From a count of skulls, it appeared to be a group of five. At least one was a child. There had also been a dog, a pretty big one from the looks of it. A cautious search of the rest of the house confirmed that they had all died together in the great room. The Fiends had feasted and moved on. But for a few kitchen knives and a golf club, there were no weapons in the house. Someone had fashioned a mace from a bat and some nails, but that was it. They didn’t have a prayer.
 

 
He inspected the cabinets and found them to be nearly empty of food. There was a myriad of other supplies - flashlights, extra batteries, radio, gas canisters - but not much more than would be expected in a cabin. These people had been caught pretty much flat-footed. The fact that there was no car outside told him that either someone had gotten away or more likely, decided to try their luck elsewhere before the onslaught occurred.

 
He stepped back outside and walked down to the lake.
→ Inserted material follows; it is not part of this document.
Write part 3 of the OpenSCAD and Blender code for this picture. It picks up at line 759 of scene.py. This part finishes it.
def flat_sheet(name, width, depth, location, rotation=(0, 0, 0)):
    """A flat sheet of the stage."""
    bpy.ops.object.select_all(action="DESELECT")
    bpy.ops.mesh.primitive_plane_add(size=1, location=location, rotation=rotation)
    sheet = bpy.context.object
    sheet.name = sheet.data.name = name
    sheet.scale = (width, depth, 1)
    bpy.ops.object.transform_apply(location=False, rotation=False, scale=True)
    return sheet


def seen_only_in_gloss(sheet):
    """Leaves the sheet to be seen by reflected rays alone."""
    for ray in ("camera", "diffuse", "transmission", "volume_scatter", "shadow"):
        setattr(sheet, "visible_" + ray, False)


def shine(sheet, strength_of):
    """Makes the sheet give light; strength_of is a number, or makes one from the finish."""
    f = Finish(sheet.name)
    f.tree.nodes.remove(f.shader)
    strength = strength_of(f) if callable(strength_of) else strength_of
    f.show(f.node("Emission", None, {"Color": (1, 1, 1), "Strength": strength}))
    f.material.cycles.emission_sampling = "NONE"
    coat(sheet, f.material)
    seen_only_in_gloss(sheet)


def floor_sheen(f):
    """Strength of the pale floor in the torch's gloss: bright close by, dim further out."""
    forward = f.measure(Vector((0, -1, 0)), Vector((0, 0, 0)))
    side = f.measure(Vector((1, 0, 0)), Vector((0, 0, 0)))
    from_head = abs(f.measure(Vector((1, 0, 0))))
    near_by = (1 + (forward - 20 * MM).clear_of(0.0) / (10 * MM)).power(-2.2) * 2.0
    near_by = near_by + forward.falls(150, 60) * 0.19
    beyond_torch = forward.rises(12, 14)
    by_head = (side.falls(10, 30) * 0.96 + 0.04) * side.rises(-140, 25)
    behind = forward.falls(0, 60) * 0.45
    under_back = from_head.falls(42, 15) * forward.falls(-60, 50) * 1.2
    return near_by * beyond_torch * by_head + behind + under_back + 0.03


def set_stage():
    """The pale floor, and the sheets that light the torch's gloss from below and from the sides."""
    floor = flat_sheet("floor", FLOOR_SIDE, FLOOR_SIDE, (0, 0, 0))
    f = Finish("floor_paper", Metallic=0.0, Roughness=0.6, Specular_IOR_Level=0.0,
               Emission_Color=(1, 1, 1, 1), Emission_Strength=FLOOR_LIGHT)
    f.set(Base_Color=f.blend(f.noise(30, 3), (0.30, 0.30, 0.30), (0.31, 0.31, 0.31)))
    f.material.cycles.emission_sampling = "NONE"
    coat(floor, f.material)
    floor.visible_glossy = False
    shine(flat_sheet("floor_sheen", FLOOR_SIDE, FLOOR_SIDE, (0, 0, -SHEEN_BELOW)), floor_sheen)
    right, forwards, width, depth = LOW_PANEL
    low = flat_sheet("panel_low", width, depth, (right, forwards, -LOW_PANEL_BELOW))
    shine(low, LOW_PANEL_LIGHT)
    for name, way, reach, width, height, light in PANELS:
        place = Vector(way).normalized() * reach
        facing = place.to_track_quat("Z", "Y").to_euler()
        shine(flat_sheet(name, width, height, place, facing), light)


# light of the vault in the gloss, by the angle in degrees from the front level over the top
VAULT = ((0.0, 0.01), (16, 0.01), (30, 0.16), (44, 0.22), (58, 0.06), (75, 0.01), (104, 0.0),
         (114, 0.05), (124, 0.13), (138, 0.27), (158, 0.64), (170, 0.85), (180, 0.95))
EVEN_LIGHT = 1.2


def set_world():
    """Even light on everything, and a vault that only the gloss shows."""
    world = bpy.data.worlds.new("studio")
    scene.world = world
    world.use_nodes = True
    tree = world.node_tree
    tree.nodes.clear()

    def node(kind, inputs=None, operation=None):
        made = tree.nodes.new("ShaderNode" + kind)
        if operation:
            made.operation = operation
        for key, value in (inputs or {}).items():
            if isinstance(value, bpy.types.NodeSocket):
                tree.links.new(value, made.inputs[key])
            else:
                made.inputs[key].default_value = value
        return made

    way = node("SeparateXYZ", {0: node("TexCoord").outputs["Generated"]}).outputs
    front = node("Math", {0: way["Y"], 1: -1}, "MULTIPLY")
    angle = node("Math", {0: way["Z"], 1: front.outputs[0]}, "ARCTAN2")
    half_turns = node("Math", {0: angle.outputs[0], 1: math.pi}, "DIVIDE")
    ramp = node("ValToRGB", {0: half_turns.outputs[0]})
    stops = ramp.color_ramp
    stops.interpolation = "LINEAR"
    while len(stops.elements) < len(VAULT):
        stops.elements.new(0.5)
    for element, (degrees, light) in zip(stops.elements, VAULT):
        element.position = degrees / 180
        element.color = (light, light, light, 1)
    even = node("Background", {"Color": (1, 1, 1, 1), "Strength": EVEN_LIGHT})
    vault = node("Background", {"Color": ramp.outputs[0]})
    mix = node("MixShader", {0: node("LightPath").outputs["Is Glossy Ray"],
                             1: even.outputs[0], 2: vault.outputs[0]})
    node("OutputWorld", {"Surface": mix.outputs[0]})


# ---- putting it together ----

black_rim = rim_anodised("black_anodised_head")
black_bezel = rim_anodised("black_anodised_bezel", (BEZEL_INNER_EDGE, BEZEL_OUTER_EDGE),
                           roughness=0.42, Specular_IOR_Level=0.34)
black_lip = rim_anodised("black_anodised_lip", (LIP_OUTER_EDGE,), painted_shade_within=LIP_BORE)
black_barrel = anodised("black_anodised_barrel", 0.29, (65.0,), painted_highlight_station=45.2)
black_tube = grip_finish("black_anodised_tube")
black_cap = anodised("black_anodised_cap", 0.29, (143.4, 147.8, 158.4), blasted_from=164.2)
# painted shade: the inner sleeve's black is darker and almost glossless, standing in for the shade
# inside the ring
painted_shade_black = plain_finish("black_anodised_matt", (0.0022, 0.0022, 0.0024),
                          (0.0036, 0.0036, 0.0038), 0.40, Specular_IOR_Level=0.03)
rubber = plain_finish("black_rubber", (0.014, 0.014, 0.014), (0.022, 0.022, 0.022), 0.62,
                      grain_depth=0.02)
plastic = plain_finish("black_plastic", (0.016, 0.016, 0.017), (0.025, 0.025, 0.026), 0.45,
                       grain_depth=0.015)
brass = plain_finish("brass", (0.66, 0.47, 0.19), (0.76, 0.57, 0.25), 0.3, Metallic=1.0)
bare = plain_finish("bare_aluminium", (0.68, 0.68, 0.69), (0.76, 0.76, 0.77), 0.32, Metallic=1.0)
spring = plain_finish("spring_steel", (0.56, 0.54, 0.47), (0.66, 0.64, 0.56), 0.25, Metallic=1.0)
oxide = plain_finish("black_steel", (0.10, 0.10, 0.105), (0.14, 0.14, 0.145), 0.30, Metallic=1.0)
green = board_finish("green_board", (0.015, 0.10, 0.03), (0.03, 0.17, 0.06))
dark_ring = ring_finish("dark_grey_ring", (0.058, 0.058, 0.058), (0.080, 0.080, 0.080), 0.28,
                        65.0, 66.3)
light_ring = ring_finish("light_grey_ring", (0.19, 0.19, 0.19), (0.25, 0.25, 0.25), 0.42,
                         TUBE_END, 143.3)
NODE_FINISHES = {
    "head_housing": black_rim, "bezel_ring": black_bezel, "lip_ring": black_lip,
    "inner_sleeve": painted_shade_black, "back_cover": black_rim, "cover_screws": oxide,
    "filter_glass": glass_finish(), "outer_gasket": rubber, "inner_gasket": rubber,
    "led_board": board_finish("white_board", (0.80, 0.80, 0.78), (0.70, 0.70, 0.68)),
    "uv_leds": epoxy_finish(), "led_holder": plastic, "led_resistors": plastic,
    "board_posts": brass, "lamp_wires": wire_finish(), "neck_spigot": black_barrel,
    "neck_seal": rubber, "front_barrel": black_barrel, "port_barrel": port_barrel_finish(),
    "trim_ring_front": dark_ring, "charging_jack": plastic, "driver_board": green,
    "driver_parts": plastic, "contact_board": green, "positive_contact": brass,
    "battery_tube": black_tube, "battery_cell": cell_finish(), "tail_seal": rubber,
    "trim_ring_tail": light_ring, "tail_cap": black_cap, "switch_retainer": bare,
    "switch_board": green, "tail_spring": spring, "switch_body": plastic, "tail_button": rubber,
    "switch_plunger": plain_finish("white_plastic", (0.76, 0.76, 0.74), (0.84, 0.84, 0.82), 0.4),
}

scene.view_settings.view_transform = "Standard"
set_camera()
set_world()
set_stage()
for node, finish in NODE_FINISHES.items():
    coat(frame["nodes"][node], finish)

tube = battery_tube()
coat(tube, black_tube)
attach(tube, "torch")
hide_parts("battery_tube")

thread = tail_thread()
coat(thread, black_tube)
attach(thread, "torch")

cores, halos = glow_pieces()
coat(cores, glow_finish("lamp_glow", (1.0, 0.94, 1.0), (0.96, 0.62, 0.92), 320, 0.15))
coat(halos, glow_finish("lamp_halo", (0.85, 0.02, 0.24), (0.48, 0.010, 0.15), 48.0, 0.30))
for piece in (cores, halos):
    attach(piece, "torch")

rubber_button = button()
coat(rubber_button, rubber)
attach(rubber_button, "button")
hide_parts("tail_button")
The house had a small dock with an aluminum rowboat tied to it. As Jon scanned the shoreline, little wavelets made metallic sounds against the hull. About a hundred yards to his right was another house, or what was left of one. It appeared to have burned to the ground. In the middle of the lake was an island. It looked to be about a half mile out. With his binoculars he could make out a small empty dock. If there were any other structures, they were obscured by the trees. He decided to walk up the driveway to see if there might be a car between the house and the road, perhaps an unlucky would-be escapee or maybe the folks in the house parked closer to the road to throw an attacker off the scent. It sounded lame, but he didn’t have anything better to do.
 

CHAPTER THREE
INFECTED

The driveway led back to the road. No car except his dead Jeep. In short order he found the driveway for the burned house. From a hundred yards away, he could smell the charcoal crusted timbers. It had been rained on at least once since it burned, and the black pile of timbers let off a wet acidic smell. As he walked, he heard the woodpecker again. It was a reassuring sound; a bird busy at work meant it felt secure. There was a separate garage that remained intact, but the main house’s chimney had collapsed onto the driveway, blocking the barn-style door. There was a side door standing ajar. He paused and then took a cautious step forward, peering inside. Eureka, an old mid-nineties Volvo was parked amongst a slew of recreational stuff, a canoe, a small sailboat, rafts, as well as bicycles and other garage items.